§ **GOAL**: Note each line that includes the word "this". Copy those lines.

§ **RECORD EXCERPTS**:
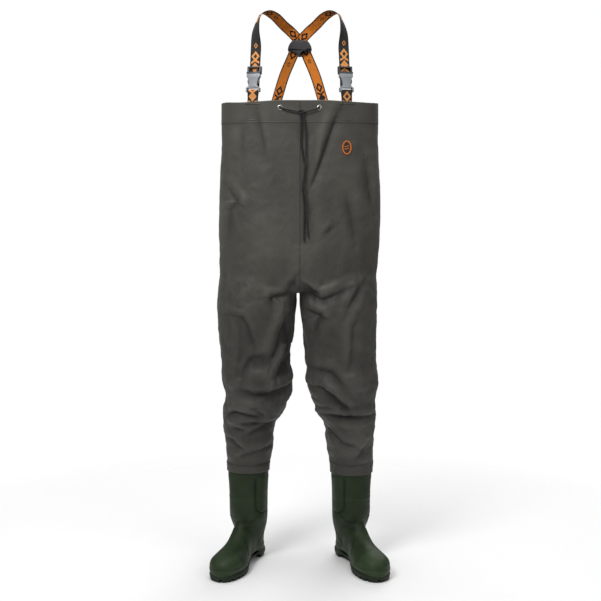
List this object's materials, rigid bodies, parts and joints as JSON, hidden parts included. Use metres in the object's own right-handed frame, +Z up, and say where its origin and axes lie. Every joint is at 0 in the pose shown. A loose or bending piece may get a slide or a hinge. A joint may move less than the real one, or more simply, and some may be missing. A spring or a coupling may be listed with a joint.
{
  "type": "chest waders",
  "caption": "Chest-high fabric waders with welded rubber boots, crossed webbing braces, side-release buckles and a hem drawcord.",
  "frame": {"origin": "on the ground, midway between the two boots", "axes": "+X to the wearer's left, -Y to the front, +Z up"},
  "size_m": [0.4992, 0.2958, 1.6176],
  "materials": {
    "fabric": "matt coated woven nylon, dark olive grey",
    "seam_tape": "matt welded tape",
    "rubber": "satin moulded dark green",
    "sole": "matt moulded dark green",
    "lining": "knitted grey green lining",
    "insole": "grey felt",
    "webbing": "woven orange and charcoal webbing",
    "buckle": "satin grey moulded plastic",
    "patch": "matt charcoal",
    "cord": "braided black",
    "eyelet": "nickel plated",
    "badge": "matt moulded badge"
  },
  "bodies": {
    "waders": {"front_panel_left": "fabric", "back_panel_left": "fabric", "side_seam_tape_left": "seam_tape", "inseam_tape_left": "seam_tape", "eyelet_left": "eyelet", "eyelet_washer_left": "eyelet", "drawcord_front_left": "cord", "drawcord_tail_left": "cord", "boot_upper_left": "rubber", "boot_lining_left": "lining", "insole_left": "insole", "outsole_left": "sole", "boot_joint_tape_left": "seam_tape", "front_tab_left": "webbing", "buckle_socket_left": "buckle", "shoulder_strap_left": "webbing", "front_panel_right": "fabric", "back_panel_right": "fabric", "side_seam_tape_right": "seam_tape", "inseam_tape_right": "seam_tape", "eyelet_right": "eyelet", "eyelet_washer_right": "eyelet", "drawcord_front_right": "cord", "drawcord_tail_right": "cord", "boot_upper_right": "rubber", "boot_lining_right": "lining", "insole_right": "insole", "outsole_right": "sole", "boot_joint_tape_right": "seam_tape", "front_tab_right": "webbing", "buckle_socket_right": "buckle", "shoulder_strap_right": "webbing", "seam_tape_front": "seam_tape", "seam_tape_back": "seam_tape", "hem_facing": "fabric", "drawcord_in_hem": "cord", "drawcord_knot": "cord", "badge": "badge", "cross_patch_inner": "patch", "cross_patch_outer": "patch"},
    "plug_left": {"buckle_plug_left": "buckle"},
    "prong_left_inner": {"buckle_prong_left_inner": "buckle"},
    "prong_left_outer": {"buckle_prong_left_outer": "buckle"},
    "plug_right": {"buckle_plug_right": "buckle"},
    "prong_right_inner": {"buckle_prong_right_inner": "buckle"},
    "prong_right_outer": {"buckle_prong_right_outer": "buckle"}
  },
  "joints": [
    {"name": "plug_slide_left", "type": "slide", "parent": "waders", "child": "plug_left", "axis": [-0.0431, 0.1323, 0.9903], "range_m": [0, 0.04]},
    {"name": "prong_squeeze_left_inner", "type": "hinge", "parent": "plug_left", "child": "prong_left_inner", "pos_m": [0.11649, -0.05912, 1.42773], "axis": [0.3069, -0.9415, 0.1392], "range_deg": [0, 8], "stiffness_Nm_per_rad": 0.4},
    {"name": "prong_squeeze_left_outer", "type": "hinge", "parent": "plug_left", "child": "prong_left_outer", "pos_m": [0.13874, -0.05187, 1.42773], "axis": [-0.3069, 0.9415, -0.1392], "range_deg": [0, 8], "stiffness_Nm_per_rad": 0.4},
    {"name": "plug_slide_right", "type": "slide", "parent": "waders", "child": "plug_right", "axis": [0.0431, 0.1323, 0.9903], "range_m": [0, 0.04]},
    {"name": "prong_squeeze_right_inner", "type": "hinge", "parent": "plug_right", "child": "prong_right_inner", "pos_m": [-0.11649, -0.05912, 1.42773], "axis": [0.3069, 0.9415, -0.1392], "range_deg": [0, 8], "stiffness_Nm_per_rad": 0.4},
    {"name": "prong_squeeze_right_outer", "type": "hinge", "parent": "plug_right", "child": "prong_right_outer", "pos_m": [-0.13874, -0.05187, 1.42773], "axis": [-0.3069, -0.9415, 0.1392], "range_deg": [0, 8], "stiffness_Nm_per_rad": 0.4}
  ]
}
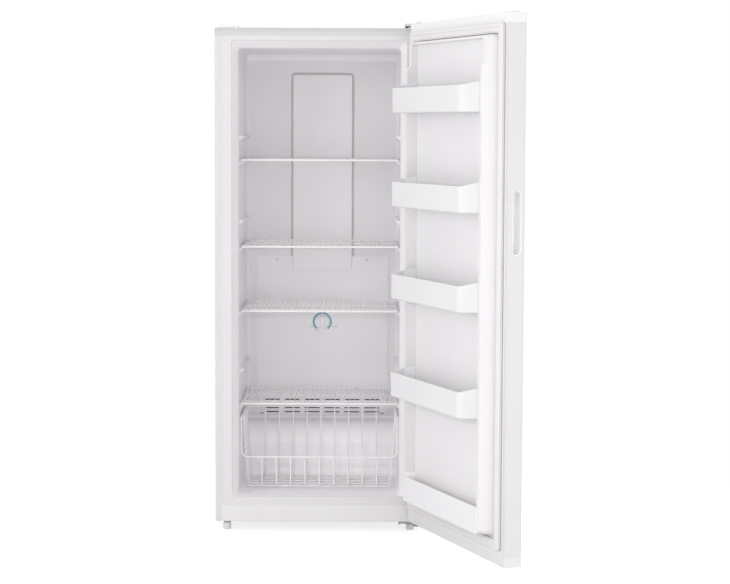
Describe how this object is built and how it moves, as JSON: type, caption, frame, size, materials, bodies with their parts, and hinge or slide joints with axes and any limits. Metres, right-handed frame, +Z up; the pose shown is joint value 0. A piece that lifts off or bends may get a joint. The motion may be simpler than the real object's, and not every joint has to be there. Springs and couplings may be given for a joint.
{
  "type": "upright freezer",
  "caption": "Tall white free-standing freezer with a hinged door, wire shelves, a wire basket and door bins.",
  "frame": {"origin": "on the floor, at the middle of the rectangle that the freezer covers with its door open at rest; the cabinet's front centre is at x -120.7 mm, y -1.1 mm", "axes": "+Z up along the cabinet, +Y from the front towards the wall behind, +X to the right seen from the front, where the door is hinged"},
  "size_m": [0.8413, 1.1818, 1.474],
  "materials": {
    "white_steel": "gloss",
    "zinc_steel": "satin",
    "black_steel": "satin",
    "white_liner": "satin",
    "white_plastic": "satin",
    "grey_plastic": "matte",
    "dark_plastic": "matte",
    "dial_blue": "satin",
    "foam": "matte",
    "coated_wire": "gloss",
    "aluminium": "satin",
    "copper": "satin",
    "gasket_white": "matte",
    "black_rubber": "matte",
    "screw_steel": "satin"
  },
  "bodies": {
    "cabinet": {"outer_shell": "white_steel", "back_panel": "white_steel", "liner": "white_liner", "cabinet_foam": "foam", "bottom_front_cover": "white_plastic", "base_pan": "zinc_steel", "compressor_deck": "zinc_steel", "evaporator_cover": "white_plastic", "air_duct_panel": "white_plastic", "evaporator_coil": "aluminium", "evaporator_fins": "aluminium", "defrost_heater": "screw_steel", "fan_motor": "dark_plastic", "drain_trough": "aluminium", "evaporation_tray": "dark_plastic", "thermostat": "white_plastic", "control_dial": "dial_blue", "compressor": "black_steel", "compressor_mounts": "black_rubber", "relay_cover": "dark_plastic", "filter_drier": "copper", "refrigerant_tubes": "copper", "condenser_loops": "copper", "machine_cover": "white_steel", "cord_grommet": "black_rubber", "basket_runners": "white_plastic", "top_hinge_bracket": "zinc_steel", "top_hinge_cover": "white_plastic", "bottom_hinge_bracket": "zinc_steel", "hinge_pins": "screw_steel", "hinge_hole_plugs": "white_plastic", "roller_brackets": "zinc_steel", "roller_axles": "screw_steel", "panel_screws": "screw_steel", "hinge_bolts": "screw_steel"},
    "door": {"door_outer_panel": "white_steel", "door_top_cap": "white_plastic", "door_bottom_cap": "white_plastic", "door_foam": "foam", "door_liner": "white_liner", "door_gasket": "gasket_white", "handle_pocket": "grey_plastic", "door_retainer": "white_plastic", "hinge_bushes": "white_plastic", "door_plug": "grey_plastic", "door_bin_1": "white_plastic", "door_bin_2": "white_plastic", "door_bin_3": "white_plastic", "door_bin_4": "white_plastic"},
    "basket": {"wire_basket": "coated_wire"},
    "knob": {"control_knob": "white_plastic"},
    "fan": {"fan_blade": "grey_plastic"},
    "left_foot": {"left_foot": "grey_plastic"},
    "right_foot": {"right_foot": "grey_plastic"},
    "left_roller": {"left_roller": "dark_plastic"},
    "right_roller": {"right_roller": "dark_plastic"},
    "shelf_1": {"wire_shelf_1": "coated_wire"},
    "shelf_2": {"wire_shelf_2": "coated_wire"},
    "shelf_3": {"wire_shelf_3": "coated_wire"},
    "shelf_4": {"wire_shelf_4": "coated_wire"}
  },
  "joints": [
    {"name": "door_hinge", "type": "hinge", "parent": "cabinet", "child": "door", "pos_m": [0.16835, -0.03929, 0], "axis": [0, 0, 1], "range_deg": [-113.1, 21.9]},
    {"name": "basket_slide", "type": "slide", "parent": "cabinet", "child": "basket", "axis": [0, -1, 0], "range_m": [0, 0.2]},
    {"name": "control_turn", "type": "hinge", "parent": "cabinet", "child": "knob", "pos_m": [-0.12065, 0.41891, 0.569], "axis": [0, -1, 0], "range_deg": [-135, 135]},
    {"name": "fan_spin", "type": "hinge", "parent": "cabinet", "child": "fan", "pos_m": [-0.12065, 0.45891, 0.665], "axis": [0, 1, 0], "continuous": true},
    {"name": "shelf_1_slide", "type": "slide", "parent": "cabinet", "child": "shelf_1", "axis": [0, -1, 0], "range_m": [0, 0.3]},
    {"name": "shelf_2_slide", "type": "slide", "parent": "cabinet", "child": "shelf_2", "axis": [0, -1, 0], "range_m": [0, 0.3]},
    {"name": "shelf_3_slide", "type": "slide", "parent": "cabinet", "child": "shelf_3", "axis": [0, -1, 0], "range_m": [0, 0.3]},
    {"name": "shelf_4_slide", "type": "slide", "parent": "cabinet", "child": "shelf_4", "axis": [0, -1, 0], "range_m": [0, 0.3]},
    {"name": "left_foot_screw", "type": "slide", "parent": "cabinet", "child": "left_foot", "axis": [0, 0, -1], "range_m": [0, 0.012]},
    {"name": "left_roller_spin", "type": "hinge", "parent": "cabinet", "child": "left_roller", "pos_m": [-0.37565, 0.55891, 0.014], "axis": [1, 0, 0], "continuous": true},
    {"name": "right_foot_screw", "type": "slide", "parent": "cabinet", "child": "right_foot", "axis": [0, 0, -1], "range_m": [0, 0.012]},
    {"name": "right_roller_spin", "type": "hinge", "parent": "cabinet", "child": "right_roller", "pos_m": [0.13435, 0.55891, 0.014], "axis": [1, 0, 0], "continuous": true}
  ]
}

§ **ANSWER TO THE PROBLEM**:
List this object's materials, rigid bodies, parts and joints as JSON, hidden parts included. Use metres in the object's own right-handed frame, +Z up, and say where its origin and axes lie. Every joint is at 0 in the pose shown. A loose or bending piece may get a slide or a hinge. A joint may move less than the real one, or more simply, and some may be missing. A spring or a coupling may be listed with a joint.
Describe how this object is built and how it moves, as JSON: type, caption, frame, size, materials, bodies with their parts, and hinge or slide joints with axes and any limits. Metres, right-handed frame, +Z up; the pose shown is joint value 0. A piece that lifts off or bends may get a joint. The motion may be simpler than the real object's, and not every joint has to be there. Springs and couplings may be given for a joint.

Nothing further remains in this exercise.